Desde o meu tempo de estudante que
ouço os comentários mais variados sobre a remuneração dos médicos. E como
frequentei a faculdade nos tempos quentes pós 25 de Abril, naturalmente que
ouvi comentários muito revolucionários criticando as chorudas remunerações dos
médicos, contrastando com as das classes ditas exploradas.
Muita água correu debaixo das
pontes desde então e muita gente esqueceu os propósitos honestos, sérios e
justos de uma juventude cheia de ideais.
Alguns anos depois as criticas
voltavam-se para algumas alegadas ilegalidades da prática médica, também
relacionadas com dinheiro e com vigarices visando o lucro fácil.
De repente, no tempo das vacas
loucas (fictícias), passou a ganhar-se dinheiro loucamente, explorando um
sistema mercantil da prática médica, promovido pelos pagadores, o próprio
Ministério da Saúde.
Depois de ter promovido o
crescimento inapropriado dos recursos humanos nas instituições de saúde, de ter
promovido as remunerações baseadas em produções destituídas de objectivos sociais
e ou de saúde, vem este Ministério promover esquemas remuneratórios
miserabilistas, promovendo a desqualificação, não dos médicos, mas da Medicina.
Refiro-me à contratação de recursos
humanos via empresas de recrutamento.
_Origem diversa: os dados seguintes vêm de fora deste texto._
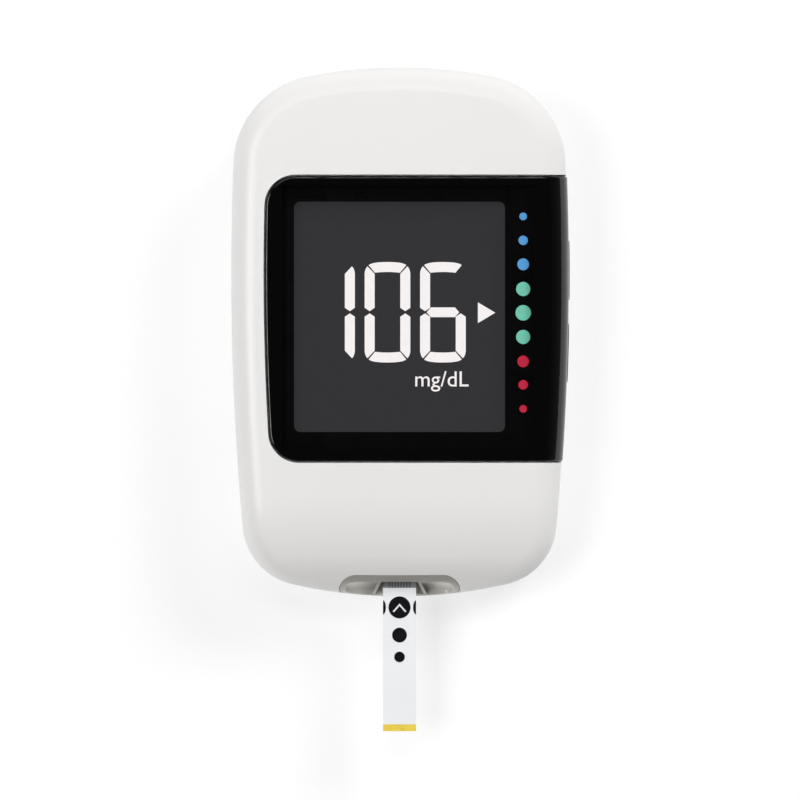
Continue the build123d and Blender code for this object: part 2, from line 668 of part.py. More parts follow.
def battery_door():
    """The door over the cells: hooks at its lower edge, a springy U latch and grip grooves at its top."""
    door = form(0) & door_zone(0, (-WALL, DOOR_T))
    hook_z = (DOOR_T + FIT_GAP / 2, DOOR_T + FIT_GAP / 2 + HOOK_T)
    for side in (-1, 1):
        x = about(side * hook_x, HOOK_WIDTH)
        door += block(x, (door_bottom_y - HOOK_REACH, door_bottom_y + HOOK_T), hook_z)
        door += block(x, (door_bottom_y, door_bottom_y + HOOK_T), (DOOR_T / 2, hook_z[1]))
    inner_leg = door_top_y - LATCH_T / 2
    outer_leg = inner_leg + latch_out
    top = latch_top - LATCH_T / 2
    path = [(inner_leg, DOOR_T / 2), (inner_leg, top), (outer_leg, top), (outer_leg, 0)]
    door += leaf(path, LATCH_T, LATCH_T, 0, LATCH_WIDTH)
    for i in range(DOOR_GRIP_COUNT):
        y = door_top_y - DOOR_GRIP_IN - i * DOOR_GRIP_PITCH
        door -= Pos(0, y, 0) * Rot(0, 90, 0) * Cylinder(DOOR_GRIP_R, DOOR_GRIP_WIDTH)
    return door


def housing_screws():
    """Four equal screws, put in from the back."""
    head = Pos(0, 0, SCREW_HEAD_DEPTH - SCREW_HEAD_T / 2) * Cylinder(SCREW_HEAD_D / 2, SCREW_HEAD_T)
    head = fillet(head.edges().group_by(Axis.Z)[0], SCREW_HEAD_R)
    shank_top = SCREW_HEAD_DEPTH + SCREW_LENGTH
    shank = rod(0, 0, SCREW_D / 2, (SCREW_HEAD_DEPTH, shank_top))
    screw = head + chamfer(shank.edges().group_by(Axis.Z)[-1], *SCREW_TIP)
    recess = about(SCREW_HEAD_DEPTH - SCREW_HEAD_T, 2 * SCREW_RECESS_DEPTH)
    for size in ((SCREW_RECESS_WIDTH, SCREW_RECESS_LENGTH), (SCREW_RECESS_LENGTH, SCREW_RECESS_WIDTH)):
        screw -= block(about(0, size[0]), about(0, size[1]), recess)
    return joined(Pos(x, y, 0) * screw for x, y in screw_spots)


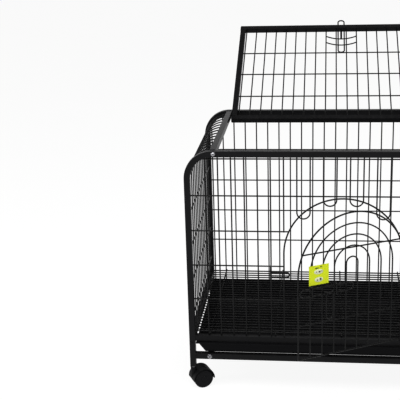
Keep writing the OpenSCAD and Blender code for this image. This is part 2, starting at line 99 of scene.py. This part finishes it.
class Graph:
    """A node tree and the kinds of node that the finishes and the surroundings are made of."""

    def __init__(self, tree):
        self.tree = tree

    def add(self, kind, settings, sockets, out=0):
        node = self.tree.nodes.new(kind)
        for key, value in settings.items():
            setattr(node, key, value)
        for key, value in sockets.items():
            self.feed(node.inputs[key], value)
        return Sock(self, node.outputs[out])

    def feed(self, socket, value):
        if isinstance(value, Sock):
            self.tree.links.new(value.link, socket)
        else:
            socket.default_value = value

    def place(self, stretch=(1, 1, 1)):
        """Where a point lies on its piece; a low stretch draws the pattern out along that axis."""
        at = self.add("ShaderNodeTexCoord", {}, {}, "Object")
        if stretch == (1, 1, 1):
            return at
        return self.add("ShaderNodeVectorMath", {"operation": "MULTIPLY"}, {0: at, 1: stretch})

    def noise(self, size_mm, detail, stretch=(1, 1, 1)):
        """Smooth noise from 0 to 1 whose features are about size_mm across."""
        return self.add("ShaderNodeTexNoise", {}, {
            "Vector": self.place(stretch), "Scale": 1000 / size_mm, "Detail": detail, "Roughness": 0.55})

    def cells(self, size_mm):
        """Flat-toned cells about size_mm across."""
        return self.add("ShaderNodeTexVoronoi", {}, {"Vector": self.place(), "Scale": 1000 / size_mm})

    def ramp(self, value, low, high, first=0.0, last=1.0):
        """first where the value is below low, last where it's above high, smooth between them."""
        return self.add("ShaderNodeMapRange", {"interpolation_type": "SMOOTHSTEP"}, {
            "Value": value, "From Min": low, "From Max": high, "To Min": first, "To Max": last})

    def blend(self, amount, a, b):
        return self.add("ShaderNodeMix", {"data_type": "RGBA"}, {0: amount, 6: a, 7: b}, 2)

    def facing_up(self):
        """1 on faces that look straight up, 0 on upright ones, below 0 underneath."""
        normal = self.add("ShaderNodeTexCoord", {}, {}, "Normal")
        return self.add("ShaderNodeSeparateXYZ", {}, {0: normal}, 2)

    def bump(self, height, depth_mm, strength, base=None):
        sockets = {"Height": height, "Distance": depth_mm * MM, "Strength": strength}
        if base is not None:
            sockets["Normal"] = base
        return self.add("ShaderNodeBump", {}, sockets)


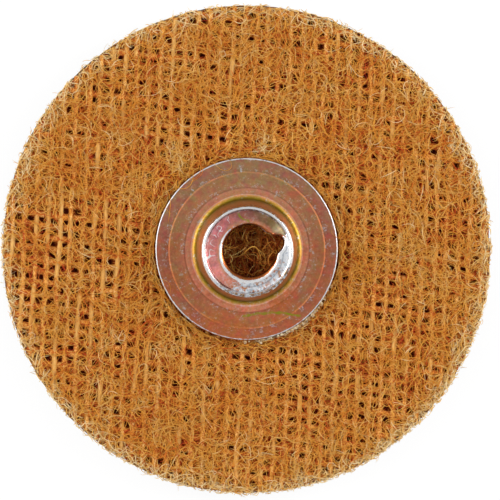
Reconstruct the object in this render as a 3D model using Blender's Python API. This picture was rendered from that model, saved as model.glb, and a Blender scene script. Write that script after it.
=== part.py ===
"""Surface conditioning disc of the 2 inch class, with a threaded steel button on its back.

The disc lies with its working face down on Z = 0. The button stands on top, centred on the Z axis.
All lengths are in metres, and all angles are in degrees unless a name says otherwise.
"""

import math
import random

import bmesh
import bpy
import mathutils

MM = 0.001

# Every piece that rests on another keeps this clearance to it.
SEAT_GAP = 0.3 * MM

# The non-woven abrasive web, cut to a round disc.
DISC_RADIUS = 25.4 * MM
WEB_THICKNESS = 3.2 * MM
WEB_EDGE_ROUND = 0.4 * MM
WEB_SIDES = 96

# The woven scrim that backs the web. Its warp yarns show as ridges, and its open cells as gaps.
SCRIM_EDGE_INSET = 0.2 * MM
SCRIM_WALL = 0.25 * MM
WARP_PITCH = 1.222 * MM
WEFT_PITCH = 1.18 * MM
WARP_BASE_WIDTH = 0.56 * MM
WARP_CREST_WIDTH = 0.3 * MM
WARP_HEIGHT = 0.25 * MM
WARP_LEAN = -2.6
OPEN_CELL_WIDTH = 0.5 * MM
OPEN_CELL_LENGTH = 0.62 * MM
OPEN_CELL_MARGIN = 0.8 * MM
OPEN_CELL_COUNT = 110
OPEN_CELL_SEED = 7

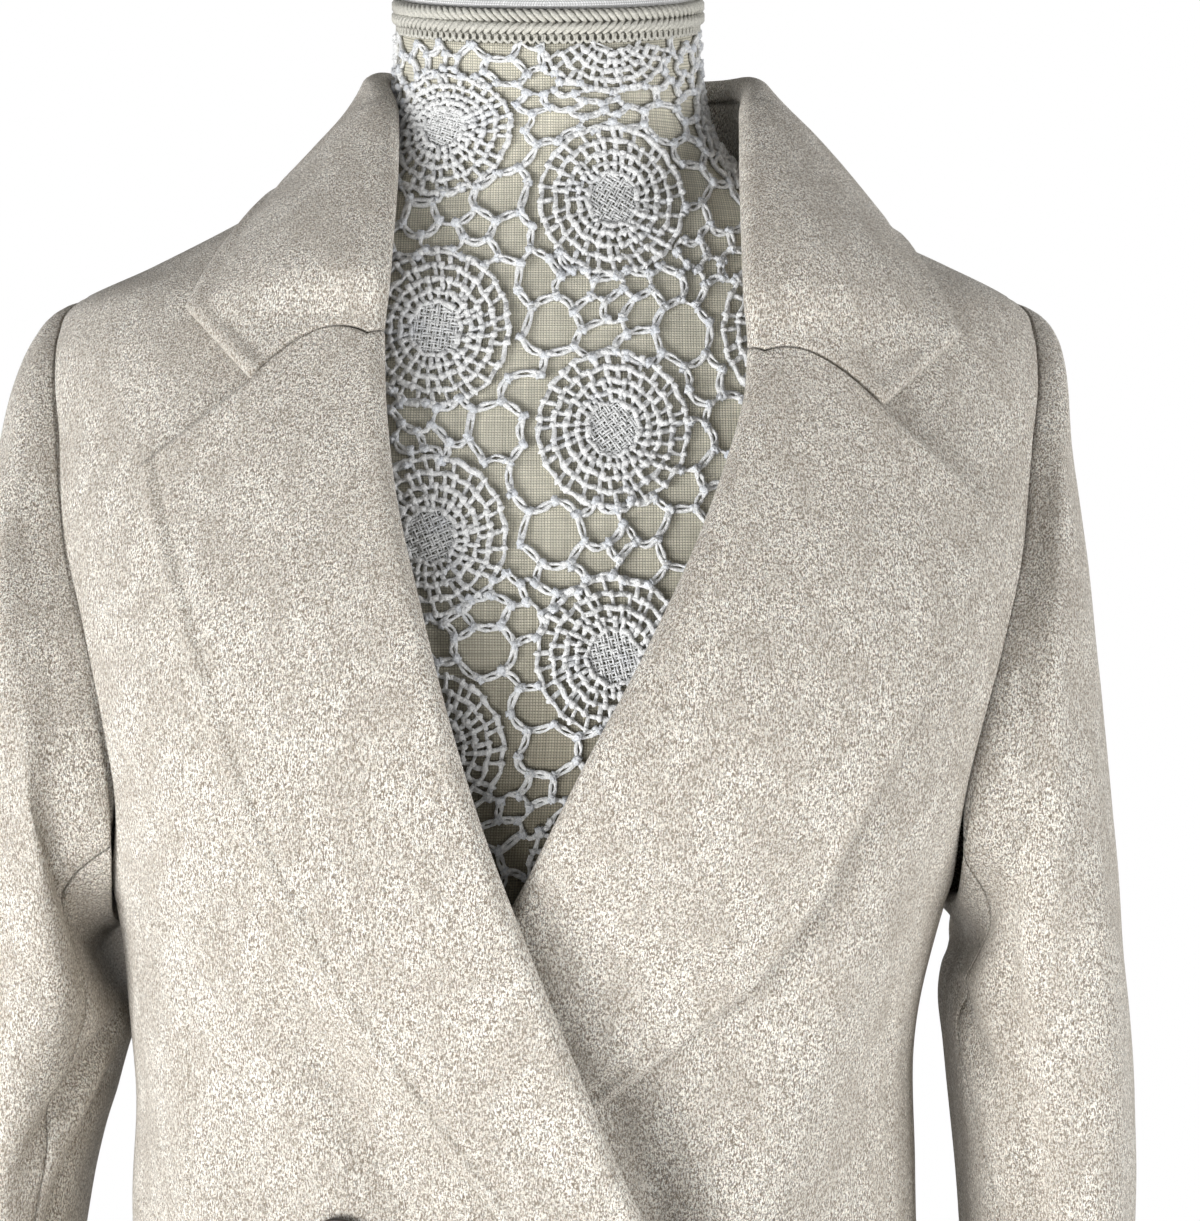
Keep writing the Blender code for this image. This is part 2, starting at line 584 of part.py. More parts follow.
def panel_rows(low, waist, mid, high):
    """Heights of a panel's rows, closer together at the break, at both ends of the
    armhole and over the shoulder."""
    step = BORDER_STEP
    even = np.linspace(0, 1, mid + 1)
    eased = even - ROW_CROWDING * np.sin(2 * math.pi * even)
    return np.concatenate([np.linspace(HEM_Z, WAIST_ROWS_Z, low + 1)[:-1],
                           np.linspace(WAIST_ROWS_Z, UNDERARM_Z - step, waist + 1),
                           UNDERARM_Z + step + (SHOULDER_TIP_Z - UNDERARM_Z - 2 * step) * eased,
                           np.linspace(SHOULDER_TIP_Z + step, NECK_POINT_Z - 2 * step, high + 1)])


def front_grid(side, rows, columns):
    """Middle of a front: at each height, equal turns from its outer to its free border."""
    z = rows[:, None]
    share = np.linspace(0, 1, columns + 1)[None]
    outer = even_turn(outer_line(z, side, back=False), z)
    inner = even_turn(front_theta(inner_line(z, side), z), z)
    z = z + 0 * share
    theta = theta_of(outer + (inner - outer) * share, z)
    bare, out = skin(theta, z), skin_out(theta, z)
    level = front_level(bare[..., 0], z, side) - CLOTH / 2
    return bare + out * level[..., None], out


def back_grid(rows, columns):
    """Middle of the back: at each height, equal turns from the left border to the right."""
    z = rows[:, None]
    share = np.linspace(0, 1, columns + 1)[None]
    left = even_turn(outer_line(z, 1, back=True), z)
    right = even_turn(outer_line(z, -1, back=True) + 2 * math.pi, z)
    z = z + 0 * share
    theta = theta_of(left + (right - left) * share, z)
    out = skin_out(theta, z)
    return skin(theta, z) - out * CLOTH / 2, out


def make_body():
    rows = panel_rows(4, 7, 11, 5)
    for name, side in (("front_right", -1), ("front_left", 1)):
        middle, out = front_grid(side, rows, 15)
        wall(name, middle, CLOTH, out)
    middle, out = back_grid(rows, 20)
    wall("back", middle, CLOTH, out)


# ---- lapels and collar ---------------------------------------------------------
def bend(start, through, end, cells):
    """Points after the start of a parabola that is half way along at `through`."""
    t = np.linspace(0, 1, cells + 1)[None, 1:, None]
    start, through, end = start[:, None], through[:, None], end[:, None]
    return (1 - t) * (1 - 2 * t) * start + 4 * t * (1 - t) * through + t * (2 * t - 1) * end


def folded(seam, roll, toward, out, radius, cells):
    """Cloth folded over a roll: a leg from the seam, then half a circle.

    Each argument holds one point a station; the answer is a grid of stations by
    points. The half circle lies in the plane of the way toward and the way out.
    """
    across = unit(toward - roll)
    out = unit(out - (out * across).sum(-1, keepdims=True) * across)
    centre = roll + across * radius
    turn = np.linspace(-math.pi / 2, math.pi / 2, cells[1] + 1)[None, :, None]
    arc = centre[:, None] + radius[:, None] * (np.sin(turn) * out[:, None]
                                              - np.cos(turn) * across[:, None])
    share = np.linspace(0, 1, cells[0] + 1)[None, :-1, None]
    leg = seam[:, None] + (arc[:, :1] - seam[:, None]) * share
    return np.concatenate([leg, arc], 1)


def on_front(x, z, over, side):
    """Point in front of the coat's surface, `over` a front's outer face."""
    centre, width, front, back, square = torso(z)
    share = np.clip(np.abs((x - centre) / width), 0, 1) ** square
    y = -front * (1 - share) ** (1 / square)
    return np.stack([x, y - over - front_level(x, z, side), z], -1)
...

Na minha terra existia este regime de
trabalho para os chamados “contratados” que iam fazer a apanha dO café e ou do
algodão. Mesmo neste contexto, trabalho individual, sem encadeamento
processual, aquele regime era considerado injusto e explorador dos
trabalhadores (no tempo em que se acreditava nalguma justiça social). Hoje
contrata-se um médico, um enfermeiro, um fisioterapeuta, um terapeuta da fala
por valores ridículos, para fazer trabalho altamente diferenciado, enquadrado
em trabalho com sequência e continuidade de cuidados, como se estivéssemos numa
linha de fabricação de charcutaria.
O profissional de saúde vai à
instituição, pratica os seu atos específicos e depois deixa o utente entregue
aos cuidados dos profissionais residentes, com os quais não estabelecem uma
relação hierárquica, nem sequer de colaboração.
Em 30 anos passámos duma prática
médica bem remunerada na atividade privada, por uma atividade hospitalar dependente,
com um ordenado fixo miserável, e horas extraordinárias pagas principescamente,
quantas vezes questionáveis. Chegámos agora ao tempo em que continuamos a ser pagos
de modo miserável para produzir atos e não para fazer Medicina. Qualquer
contrato impõe horas e produção que promove a desqualificação e o fim da
Medicina como uma atividade organizada em torno do doente.
Não me revejo em nada disto e
espero não ter que um dia vir a ser utente de um regime destes. O que me custa
a aceitar é que por mais vil que seja este sistema, vão sempre aparecer profissionais
de saúde para alinhar por necessidade real ou por ganância.